Но как бы то ни было, верно то, что киргиз, если смел, так только на коне и вне дома, а киргизка, наоборот, у себя в кибитке, где он почти что гость, по возможности ублаготворяемый, но безгласный и пассивный, а она самостоятельная и полновластная хозяйка.
И при нападении на аул киргизы хватают оружие и убегают к табуну, а женщины остаются и защищаются; затем уже, оконившись, бросаются на нападающих и бежавшие сперва мужчины. Неожиданного нападения и угона отрядного табуна могли бы опасаться и мы, если бы я дал волю казакам на Джуван-арыке.
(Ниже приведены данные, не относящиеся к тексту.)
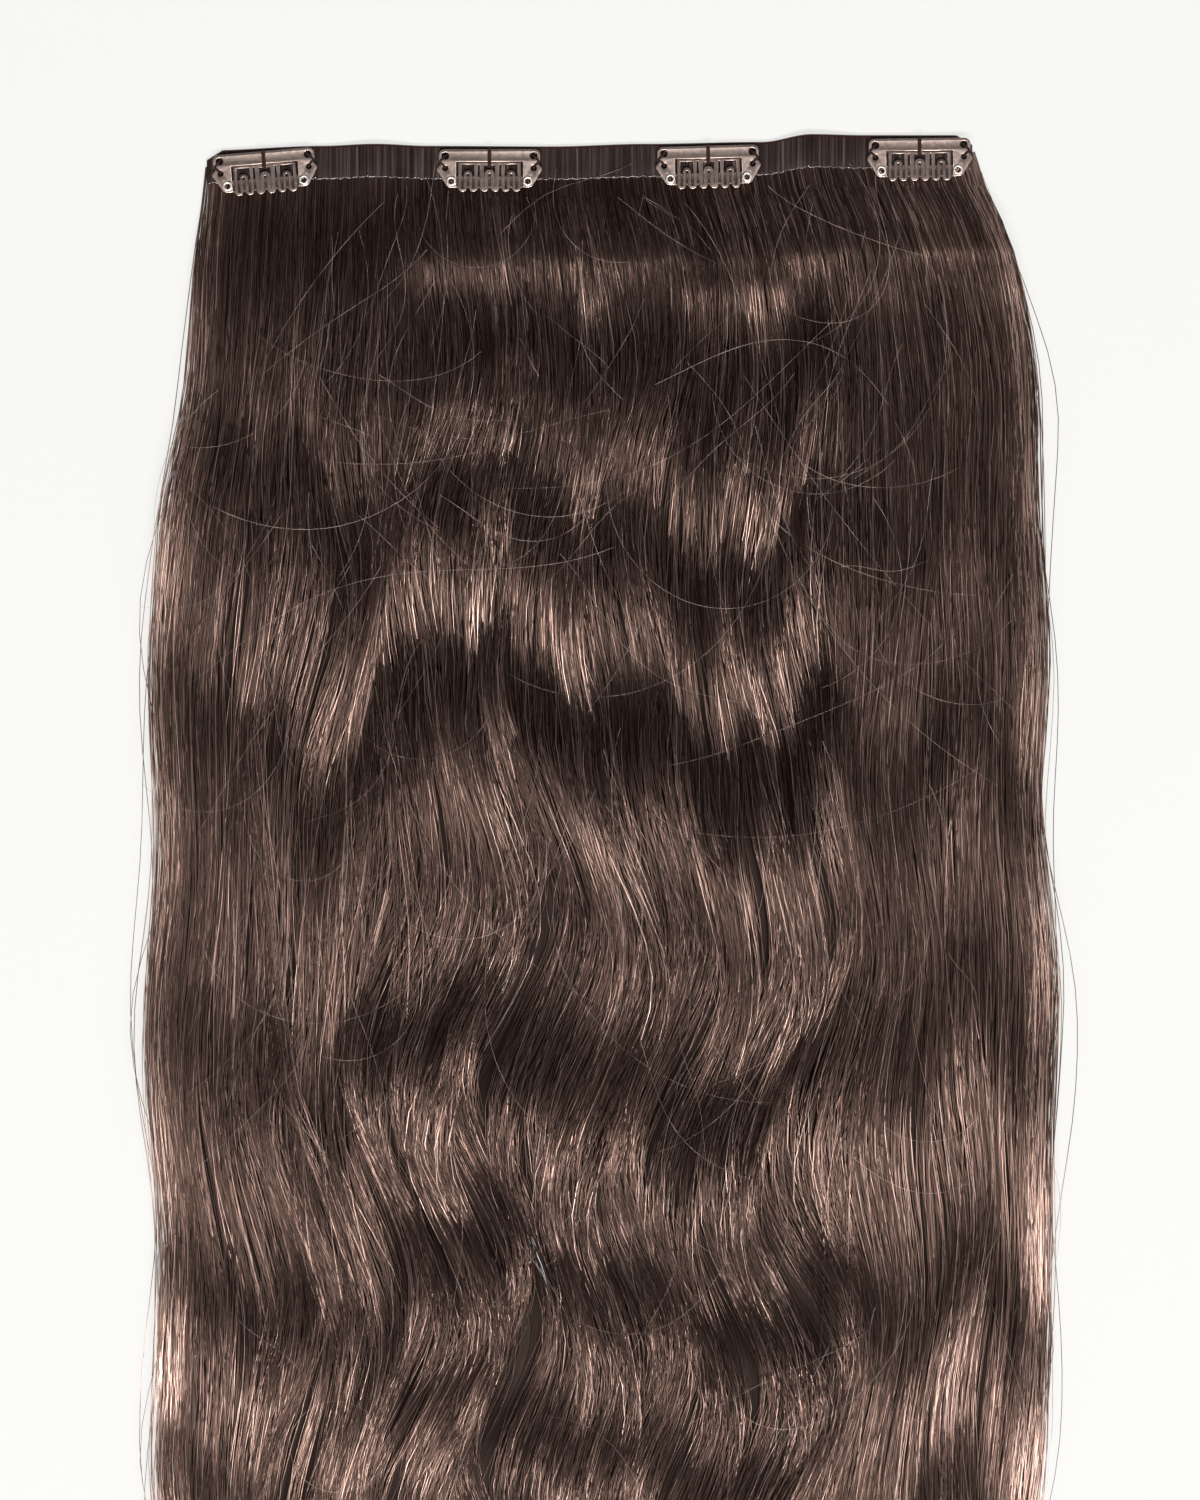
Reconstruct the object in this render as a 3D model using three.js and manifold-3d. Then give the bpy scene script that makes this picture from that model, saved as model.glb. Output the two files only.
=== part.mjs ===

Ночевали мы 26-го ещё в ущелье и между сиенитовыми скалами, но уже сильно понизившимися, на не вытравленной еще просторной луговине, которая, то расширяясь, то суживаясь, тянется ещё версты четыре до самого конца ущелья, где скалы уже не выше 10 - 15 саж.
Эти 4 версты мы прошли утром 27-го; дорога тут везде удобна; от луговин повыше, с аулами, это конечное расширение ущелья отделяется выступом к самой реке сиенитовых утёсов, на которые приходится лезть по едва проходимой тропинке.
Вообще, дорога по ущелью, трудная и осенью, летом в половодье ещё кое-где заливается, а броды, и в малую воду в 3 - 3,1 фут., в большую - совершенно исчезают; тут очень быстрый поток нигде не мельче 6 фут.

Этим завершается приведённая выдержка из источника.